Using EYP's cost estimates, dated in early 2002, demolishing the Main Building would cost the village $3,067,177; demolishing Ellis Hall and the cottages (with markups) would cost the village $953,797; and demolishing, landscaping and modifying Cluett Hall to restore the façade would cost the village (with markups) $27,830. Total demolition costs would reach $4,048,804.

Bee notes that the foregoing cost estimates are approximate and over a year old. "However, from a 'macro' point of view, they indicate the 'order of magnitude' involved in the demolition option," he said. "I hope the foregoing are not implemented; however, if other choices are even more unacceptable, we will at least be somewhat prepared."

In addition to the aforementioned options, the committee acknowledged other options that the board hasn't fully considered. These primarily involve the postponement of a final decision regarding the property by taking interim action to stabilize the Main Building or by making more extensive repairs to restore the building for threshold use. These options were considered by the second Mayor's Committee, which recommended in its March 1, 2002 report to the board, "implementation, at earliest date, of combined stabilization and threshold use."

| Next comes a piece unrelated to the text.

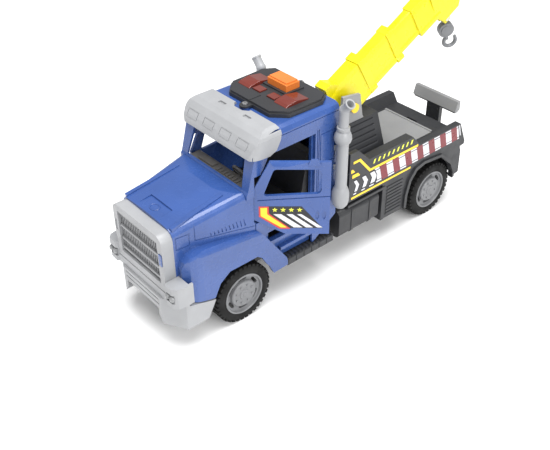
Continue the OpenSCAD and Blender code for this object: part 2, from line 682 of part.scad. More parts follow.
module tank_right() color("dimgray") mirror([1, 0, 0]) tank();

/* ---------- bed ---------- */
bed_wall = [
    [bed_front_y, 64], [bed_front_y, 112], [10, 112], [24, 98], [79, 98], [89, 86.4],
    [bed_rear_y, 86.4], [156, 64]
];
skirt = [
    [43.6, 25], [43.6, 64.2], [156, 64.2], [156, 61], [150, 60], [152, 55], [152.6, 31],
    [141.6, 29.4], [141.6, 36], [136.5, 47], [121, 61], [98, 63.2], [87.5, 60.4],
    [80.6, 52], [77, 38], [76.6, 24.4]
];
flare = [
    [73.6, 24.4], [73.6, 38.4], [77.6, 54], [85.6, 63.8], [97, 66.4], [122, 63.8],
    [138.8, 49], [144.2, 36.4], [144.2, 30], [141.6, 29.4], [141.6, 36],
    [136.5, 47], [121, 61], [98, 63.2], [87.5, 60.4], [80.6, 52], [77, 38], [76.6, 24.4]
];
module bed_body() color("dimgray") difference() {
    union() {
        both_sides() {
            side_plate(41, bed_x, bed_wall);
            side_plate(36, 41 + eps, [[24, 78], [24, 98], [79, 98], [89, 86.4], [89, 78]]);
            front_plate(88.9, bed_rear_y, [[41 + eps, 78], [41 + eps, 86.4], [38.6, 86.4], [33, 78]]);
            side_plate(bed_x - 3, bed_x - 0.4, skirt);
            side_plate(bed_x - 4, bed_x + 1.6, flare);
            // ledge under the stripes
            block([30, bed_x + 0.4], [bed_front_y, 44], [58.6, 61]);
            // frame posts of the louvred side panel
            block([34, bed_x + 0.2], [43.6, 47], [25, 61]);
            for (z = [28 : 3.6 : 58]) block([bed_x - 0.5, bed_x + 0.2], [50, 70], [z, z + 1.8]);
            block([24, bed_x - 3 + eps], [146, 152], [32, 60]);
        }
        block([-42, 42], [bed_front_y, bed_rear_y], [64, floor_z]);
        block([-42, 42], [bed_rear_y - eps, 152], [55, 64.2]);
        block([-42, 42], [bed_front_y, bed_front_y + 2.4], [floor_z - eps, 112]);
    }
    block([-39, 39], [bed_front_y + 2.4, bed_rear_y - 3], [60, floor_z - 2.4]);
    both_sides() translate([0, rear_y, axle_z]) x_rod(tyre_r + 4, 22, bed_x - 3.9);
    // deck plate recess with its catch slot
    block([-29.2, 29.2], [62.6, 125.6], [floor_z - 1.2, floor_z + 1]);
    block([-6, 6], [128, 131], [floor_z - 1.4, floor_z + 1]);
    // slots in the tail
    both_sides() for (z = [56.6, 59.6]) block([-50, 50], [151.4, 160], [z, z + 1]);
}
module deck_plate() color("darkgray") {
    block([-29, 29], [62.8, 125.4], [floor_z - 1.2, floor_z + 1.2]);
    block([-29, 29], [123.4, 125.4], [floor_z + 1.2 - eps, floor_z + 2.4]);
}

/* ---------- boom ---------- */
ped_top = 119;
ped_section = [
    [-28, floor_z], [28, floor_z], [28, 89], [17.2, ped_top], [-17.2, ped_top], [-28, 89]
];
module boom_pedestal() color("dimgray") difference() {
    front_plate(12, 61, ped_section);
    front_plate(14.4, 58.6, [
        [-25.6, floor_z - 1], [25.6, floor_z - 1], [25.6, 88], [15.4, ped_top - 2.4],
        [-15.4, ped_top - 2.4], [-25.6, 88]
    ]);
    // louvres on both slopes
    both_sides() for (i = [0 : 4])
        translate([25.4 - i * 1.8, 0, 96 + i * 5 - 0.5]) rotate([0, -70.2, 0])
            block([-0.6, 0.6], [18, 54], [-1, 1]);
}
bracket_x = [14.2, 16.8];
module bracket() difference() {
    side_plate(bracket_x[0], bracket_x[1], [
        [16, ped_top + eps], [18, 146.6], [38.4, 143.4], [42.4, 122], [44, ped_top + eps]
    ]);
    translate([0, pivot_y, pivot_z]) x_rod(3.02, 0, 30);
}
module boom_bracket_left() color("silver") bracket();
module boom_bracket_right() color("silver") mirror([1, 0, 0]) bracket();
module boom_pin() color("gold") translate([0, pivot_y, pivot_z]) {
    x_rod(3, -17.6, 17.6);
    both_sides() x_rod(4.2, 16.84, 19.2);
}
// Boom sections are drawn with the boom level along +Y from the lift pin at the origin
module at_boom() translate([0, pivot_y, pivot_z]) rotate([boom_angle, 0, 0]) children();
module boom_section(top, bottom, top_x, low_x, y0, y1) {
    front_plate(y0, y1, [
        [-low_x, bottom], [low_x, bottom], [low_x, bottom + 3.2], [low_x - 1.2, bottom + 4.4],
        [top_x + 0.8, top - 5], [top_x, top], [-top_x, top], [-top_x - 0.8, top - 5],
        [-(low_x - 1.2), bottom + 4.4], [-low_x, bottom + 3.2]
    ]);
}
base_end = 34;
mid_end = 71;
mid_start = 22;
tip_start = 52;
tip_end = 124;
module boom_base() color("yellow") at_boom() difference() {
    union() {
        intersection() {
            boom_section(21.6, -13.4, 6.4, 10, -14, base_end);
            union() {
                x_rod(13.4, -20, 20);
                side_plate(-20, 20, [
                    [0, -13.4], [base_end, -13.4], [base_end, 22], [3, 22], [-13.3, 14], [-13.4, 0]
                ]);
            }
        }
        side_plate(-6.4, 6.4, [[-13.4, 4], [-11.4, 28.6], [-5, 29], [2, 21.6], [4, 10]]);
        boom_section(22.6, -13.4, 7.6, 10.4, base_end - 8, base_end);
    }
    boom_section(19.2 + nest_gap, -12 - nest_gap, 5 + nest_gap, 8.4 + nest_gap, 4.8, base_end + 1);
    x_rod(3.06, -20, 20);
}
module boom_middle() color("yellow") at_boom() difference() {
    union() {
        boom_section(19.2, -12, 5, 8.4, mid_start, mid_end);
        boom_section(19.6, -13.2, 6, 9.6, mid_end - 8, mid_end);
    }
    boom_section(14.6 + nest_gap, -10.6 - nest_gap, 3.6 + nest_gap, 6.8 + nest_gap,
                 mid_start - 1, mid_end + 1);
}
head_outline = [
    [118, -13], [125.6, -24.2], [146, -23.6], [151, -17], [152.4, 0], [145, 12.6], [118, 14.6]
];
head_cavity = [
    [120, -9.4], [128, -20.6], [144.8, -20.6], [149, -15], [150, -1], [143.6, 10.4], [120, 12.2]
];
hook_along = 131.5;
hook_up = -26.6;
module boom_tip() color("yellow") at_boom() difference() {
    union() {
        boom_section(14.6, -10.6, 3.6, 6.8, tip_start, tip_end);
        boom_section(15.8, -13.2, 5, 8.6, 96, tip_end);
        side_plate(-7.4, 7.4, head_outline);
        // fork lug that carries the hook
        side_plate(-4.6, 4.6, [[125, -22], [128.4, -30.4], [134.6, -30.4], [137, -22]]);
    }
    boom_section(12.8, -9, 2, 5.2, tip_start - 1, 121);
    side_plate(-5.8, 5.8, head_cavity);
    side_plate(-2.2, 2.2, [[124, -32], [124, -18], [140, -18], [140, -32]]);
    translate([0, hook_along, hook_up]) x_rod(1.52, -20, 20);
}
// The link and the hook hang from a cross pin, a little off the vertical
hook_tilt = 24;
hook_y = pivot_y + hook_along * cos(boom_angle) - hook_up * sin(boom_angle);
hook_z = pivot_z + hook_along * sin(boom_angle) + hook_up * cos(boom_angle);
module at_hook() translate([0, hook_y, hook_z]) rotate([hook_tilt, 0, 0]) children();
module hook_pin() color("silver") at_hook() {
    x_rod(1.5, -5, 5);
    both_sides() x_rod(2.3, 4.62, 5.4);
}
module hook_link() color("dimgray") at_hook() difference() {
    union() {
        x_rod(3.1, -1.8, 1.8);
        block([-1.8, 1.8], [-1.8, 1.8], [-5.6, 0]);
        translate([0, 0, -9]) cylinder(r = 1.2, h = 5);
        translate([0, 0, -9.6]) cylinder(r = 2.2, h = 1.2);
    }
    x_rod(1.5 + run, -10, 10);
}
hook_turn = -30;
hook_bar = 1.8;
hook_bend = 5.6;
hook_tip_r = 1.6;
module hook() color("gray") at_hook() rotate(hook_turn) difference() {
    union() {
        // sheave block
        translate([0, 0, -14.4]) x_rod(7.3, -2.9, 2.9);
        translate([0, 0, -14.4]) both_sides() x_rod(5, 2.9 - eps, 3.5);
        // the hook itself: a round bar bent through three quarters of a turn
        translate([0, 1.4, -29.6]) {
            rotate([0, 90, 0]) rotate([0, 0, -160]) rotate_extrude(angle = 250)
                translate([hook_bend, 0]) circle(hook_bar, $fn = 24);
            translate([0, hook_bend, 0]) {
                translate([0, 0, -0.4]) cylinder(r = hook_tip_r, h = 3);
                translate([0, 0, 2.6]) sphere(hook_tip_r);
            }
        }
        translate([0, -1.2, -26]) cylinder(r = 2, h = 6);
    }
    translate([0, 0, -9.9]) cylinder(r = 1.5, h = 4);
    translate([0, 0, -9.9]) cylinder(r = 2.55, h = 1.9);
}

/* ---------- folding wheel lift ---------- */
module lift_post() color("dimgray") difference() {
    union() {
        block([-8, 8], [lift_y, lift_y + 4.6], [lift_z, 84.6]);
        translate([0, lift_y, lift_z]) x_rod(4.6, -8, 8);
        for (x = [-5, 5], z = [70, 80]) translate([x, lift_y, z]) y_rod(0.9, -0.5, 1);
    }
    translate([0, lift_y, lift_z]) x_rod(1.5 + run, -20, 20);
}
module lift_crossbar() color("darkgray") {
    side_plate(-26.4, 26.4, [
        [160.6, 84.7], [163.6, 94.6], [167.4, 94.6], [167.4, 84.7]
    ]);
    both_sides() block([8.1, 25.4], [161.6, 166.6], [82.8, 84.72]);
}
module lift_pin() color("silver") translate([0, lift_y, lift_z]) {
    x_rod(1.5, -14.6, 14.6);
    both_sides() x_rod(2.6, 13.64, 15);
}

/* ---------- wheels ---------- */
module tyre() {
    rotate([0, 90, 0]) rotate_extrude($fn = 96) polygon([
        [rim_r, -tyre_w / 2 + 0.6], [22, -tyre_w / 2], [25, -tyre_w / 2 + 0.8],
        [tyre_r - 1.3, -tyre_w / 2 + 2.6], [tyre_r - 1.3, tyre_w / 2 - 2.6],
        [25, tyre_w / 2 - 0.8], [22, tyre_w / 2], [rim_r, tyre_w / 2 - 0.6]
    ]);
    for (i = [0 : 35]) rotate([i * 10, 0, 0])
        block([-tyre_w / 2 + 1, -0.6], [-1.5, 1.5], [tyre_r - 2, tyre_r]);
    for (i = [0 : 35]) rotate([i * 10 + 5, 0, 0])
        block([0.6, tyre_w / 2 - 1], [-1.5, 1.5], [tyre_r - 2, tyre_r]);
}
rim_section = [
    [axle_r - 0.01, -6], [axle_r - 0.01, 6.2], [0, 6.2], [0, 10.1], [1.6, 10.1], [2.1, 9.4],
    [4.3, 9.4], [4.9, 8.6], [11.3, 8.6], [12, 7.9], [12.3, 5.8], [15.8, 6.4], [16.7, 7],
    [17.3, 8.8], [rim_r - 0.04, 8.8], [rim_r - 0.04, -7.6], [16.2, -7.6], [15.4, 3.6],
    [12.8, 3.8], [11, 5.6], [5.4, 5.6], [5, -6]
];
module rim() difference() {
    union() {
        rotate([0, 90, 0]) rotate_extrude($fn = 96) polygon(rim_section);
        for (i = [0 : 7]) rotate([i * 45 + 22.5, 0, 0]) translate([0, 0, 8.4])
            x_rod(0.95, 8, 9.5);
    }
    for (i = [0 : 5]) rotate([i * 60, 0, 0]) translate([0, 0, 14]) {
        for (side = [-1, 1]) translate([0, side * 2.9, -0.3]) x_rod(1.45, -10, 12);
        block([-10, 12], [-2.9, 2.9], [-1.5, 1.25]);
    }
}
module wheel_at(y, side) translate([side * (wheel_face_x - tyre_w / 2), y, axle_z])
    rotate([0, 0, side > 0 ? 0 : 180]) children();
module axle(y) color("silver") translate([0, y, axle_z]) x_rod(axle_r, -40.6, 40.6);
module front_axle() axle(front_y);
module rear_axle() axle(rear_y);
module tyre_front_left() color("black") wheel_at(front_y, 1) tyre();
module tyre_front_right() color("black") wheel_at(front_y, -1) tyre();
module tyre_rear_left() color("black") wheel_at(rear_y, 1) tyre();
module tyre_rear_right() color("black") wheel_at(rear_y, -1) tyre();
module rim_front_left() color("silver") wheel_at(front_y, 1) rim();
module rim_front_right() color("silver") wheel_at(front_y, -1) rim();
module rim_rear_left() color("silver") wheel_at(rear_y, 1) rim();
module rim_rear_right() color("silver") wheel_at(rear_y, -1) rim();

chassis_frame();
battery_cover();
chassis_screws();
batteries();
battery_contacts();
front_bumper();
grille_shell();
grille_insert();
headlight_lenses();
front_body();
cab_shell();
sun_visor();
roof_screws();
roof_unit();
sound_case();
circuit_board();
speaker();
leds();
tact_switches();
beacon_button();
siren_button();
horn_button();
light_lens_left();
light_lens_right();
exhaust_left();
exhaust_right();
door_left();
door_right();
dashboard();
cab_seat();
step_left();
step_right();
tank_left();
tank_right();
bed_body();
deck_plate();
boom_pedestal();
boom_bracket_left();
boom_bracket_right();
boom_pin();
boom_base();
boom_middle();
boom_tip();
hook_pin();
hook_link();
hook();
lift_post();
lift_crossbar();
lift_pin();
front_axle();
rear_axle();
tyre_front_left();
tyre_front_right();
tyre_rear_left();
tyre_rear_right();
rim_front_left();
rim_front_right();
rim_rear_left();
rim_rear_right();
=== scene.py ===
"""Looks of a toy tow truck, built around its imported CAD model.

Everything is in metres, in the model's own frame: the truck's front faces -Y, its left
side is +X, +Z is up, and the origin lies on the ground midway between the axles.
"""
import json
import math

import bmesh
import bpy
from mathutils import Matrix, Vector


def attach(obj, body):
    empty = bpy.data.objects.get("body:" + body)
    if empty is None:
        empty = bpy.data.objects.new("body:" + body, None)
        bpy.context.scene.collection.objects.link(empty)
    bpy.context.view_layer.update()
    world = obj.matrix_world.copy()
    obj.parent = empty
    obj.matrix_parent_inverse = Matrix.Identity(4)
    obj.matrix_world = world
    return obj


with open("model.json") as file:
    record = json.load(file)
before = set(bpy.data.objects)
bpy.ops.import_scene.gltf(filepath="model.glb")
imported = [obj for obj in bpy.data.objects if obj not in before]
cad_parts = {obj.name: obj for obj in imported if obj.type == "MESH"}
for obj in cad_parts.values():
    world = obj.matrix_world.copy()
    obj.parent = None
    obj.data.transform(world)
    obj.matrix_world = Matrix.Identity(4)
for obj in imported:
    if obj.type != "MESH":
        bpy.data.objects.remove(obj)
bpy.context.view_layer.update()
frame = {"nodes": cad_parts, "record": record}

MM = 0.001
NODES = frame["nodes"]


# ---------------------------------------------------------------- camera and light

CAMERA_AT = Vector((0.4376, -0.4156, 0.4634))
CAMERA_AZIMUTH = math.radians(49.571)
CAMERA_ELEVATION = math.radians(36.55)
CAMERA_ROLL = math.radians(-0.62)
CAMERA_LENS = 53.60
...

Once board members have had an opportunity to review this report, the committee recommends that they discuss principal options available and decide on the next steps. However, just as the members of the St. Paul's Committee have different opinions regarding the best option, there is also no clear consensus regarding the course of action the board should now follow to reach a definitive resolution.

The committee suggests as a possible "next action" that the board establish basic criteria for measuring any of the alternatives under consideration. For example, what is the threshold cost acceptable to the taxpayers to preserve and restore the Main Building? Then the board could use such criteria to compare and evaluate the options. Further, Mayor Barbara Miller said she'd like the Public Information Committee to prepare a Village Facts based on this report to be sent out by the end of this month for residents to peruse.